-- START GIVEN DATA --

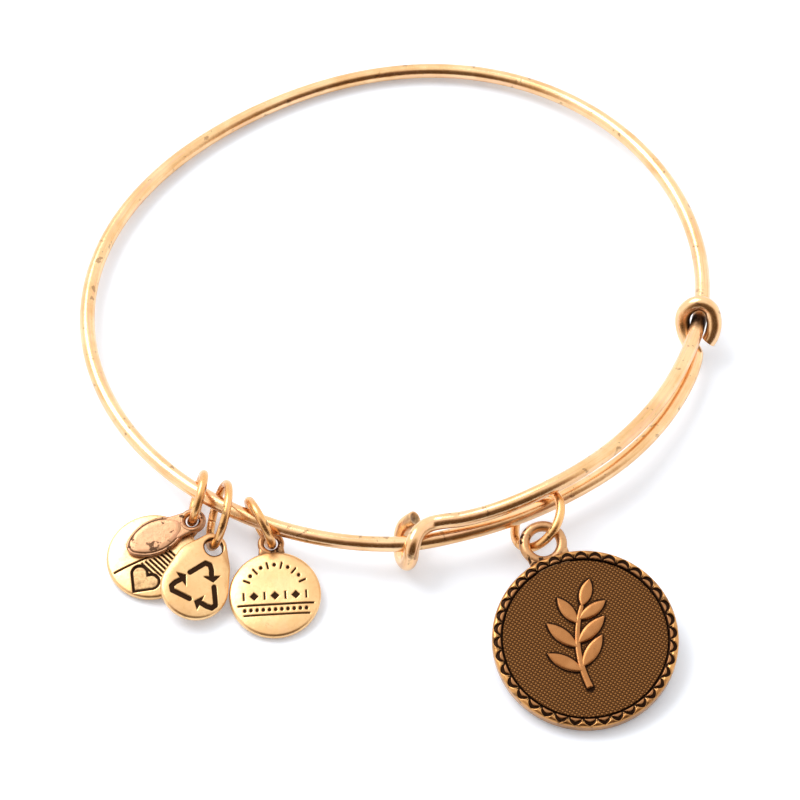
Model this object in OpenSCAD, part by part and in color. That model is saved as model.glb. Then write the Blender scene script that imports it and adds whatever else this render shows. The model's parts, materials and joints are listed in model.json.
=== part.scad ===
// Expandable charm bangle: one round wire that overlaps itself and coils round its
// own two ends, four jump rings, a large disc charm and four small tags.

/* [Bangle wire] */
// Diameter of the bangle wire
wire_d = 1.63; // [1.5:0.01:1.66]
// Mean radius of the bangle, at the middle of the overlap
loop_r = 31.06; // [30:0.1:33]
// Height of the loop's middle line at the small tags' side
front_h = 3.6; // [3.5:0.05:3.8]
// How far the loop's plane falls from front to back
fall_back = 3.58; // [3.3:0.02:3.58]
// How far the loop's plane rises from left to right
rise_right = 0.3; // [0.1:0.05:0.5]

/* [Jump rings] */
// Wire diameter of the two small jump rings
ring_wire = 0.95; // [0.8:0.05:0.95]
// Outer diameter of the two small jump rings
ring_d = 5.95; // [5.9:0.05:6]
// Wire diameter of the drop tag's jump ring
drop_ring_wire = 0.86; // [0.8:0.02:0.88]
// Outer diameter of the drop tag's jump ring
drop_ring_d = 7.42; // [7.4:0.01:7.44]
// Wire diameter of the large jump ring
big_ring_wire = 0.96; // [0.8:0.04:0.96]
// Outer diameter of the large jump ring
big_ring_d = 7.16; // [7.12:0.02:7.2]
// Width of the butt cut in a jump ring
ring_cut = 0.1; // [0.06:0.02:0.2]

/* [Disc charm] */
// Diameter of the disc
disc_d = 18.6; // [18.4:0.1:18.7]
// Thickness of the disc at its rim
disc_t = 1.7; // [1.4:0.1:2]
// Diameter of the sunk field inside the rim
field_d = 16.3; // [15:0.1:16.5]
// Depth of the field below the rim
field_depth = 0.25; // [0.15:0.05:0.4]
// Number of scallops round the rim
scallops = 38; // [30:1:44]
// Height of the raised sprig over the field
sprig_h = 0.25; // [0.2:0.05:0.4]
// Width of the sprig's stem
stem_w = 0.7; // [0.6:0.1:1]

/* [Tags] */
// Thickness of the round, heart and drop tags
tag_t = 1; // [0.8:0.05:1]
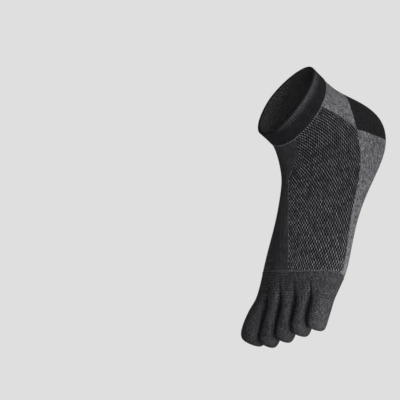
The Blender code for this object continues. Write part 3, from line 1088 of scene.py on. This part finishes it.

-- END GIVEN DATA --

▶ _AIM_
Nothing should be left out: repeat all of the data exactly.

▶ _RESPONSE TO THE TASK_
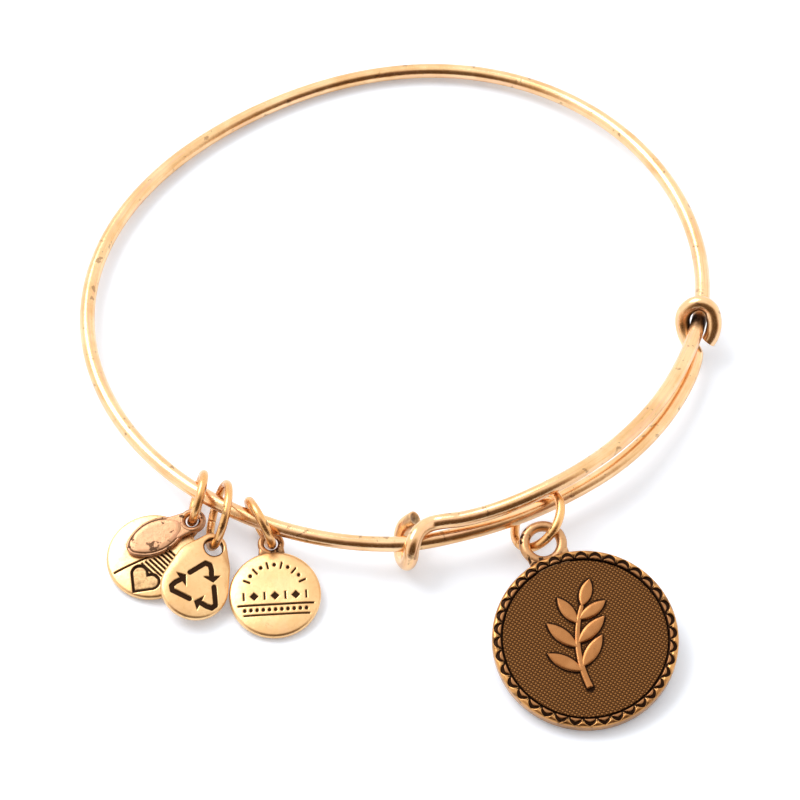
Model this object in OpenSCAD, part by part and in color. That model is saved as model.glb. Then write the Blender scene script that imports it and adds whatever else this render shows. The model's parts, materials and joints are listed in model.json.
=== part.scad ===
// Expandable charm bangle: one round wire that overlaps itself and coils round its
// own two ends, four jump rings, a large disc charm and four small tags.

/* [Bangle wire] */
// Diameter of the bangle wire
wire_d = 1.63; // [1.5:0.01:1.66]
// Mean radius of the bangle, at the middle of the overlap
loop_r = 31.06; // [30:0.1:33]
// Height of the loop's middle line at the small tags' side
front_h = 3.6; // [3.5:0.05:3.8]
// How far the loop's plane falls from front to back
fall_back = 3.58; // [3.3:0.02:3.58]
// How far the loop's plane rises from left to right
rise_right = 0.3; // [0.1:0.05:0.5]

/* [Jump rings] */
// Wire diameter of the two small jump rings
ring_wire = 0.95; // [0.8:0.05:0.95]
// Outer diameter of the two small jump rings
ring_d = 5.95; // [5.9:0.05:6]
// Wire diameter of the drop tag's jump ring
drop_ring_wire = 0.86; // [0.8:0.02:0.88]
// Outer diameter of the drop tag's jump ring
drop_ring_d = 7.42; // [7.4:0.01:7.44]
// Wire diameter of the large jump ring
big_ring_wire = 0.96; // [0.8:0.04:0.96]
// Outer diameter of the large jump ring
big_ring_d = 7.16; // [7.12:0.02:7.2]
// Width of the butt cut in a jump ring
ring_cut = 0.1; // [0.06:0.02:0.2]

/* [Disc charm] */
// Diameter of the disc
disc_d = 18.6; // [18.4:0.1:18.7]
// Thickness of the disc at its rim
disc_t = 1.7; // [1.4:0.1:2]
// Diameter of the sunk field inside the rim
field_d = 16.3; // [15:0.1:16.5]
// Depth of the field below the rim
field_depth = 0.25; // [0.15:0.05:0.4]
// Number of scallops round the rim
scallops = 38; // [30:1:44]
// Height of the raised sprig over the field
sprig_h = 0.25; // [0.2:0.05:0.4]
// Width of the sprig's stem
stem_w = 0.7; // [0.6:0.1:1]

/* [Tags] */
// Thickness of the round, heart and drop tags
tag_t = 1; // [0.8:0.05:1]
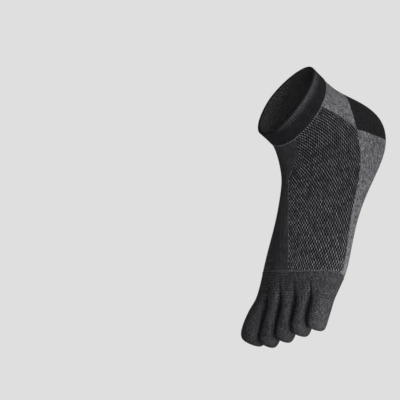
The Blender code for this object continues. Write part 3, from line 1088 of scene.py on. This part finishes it.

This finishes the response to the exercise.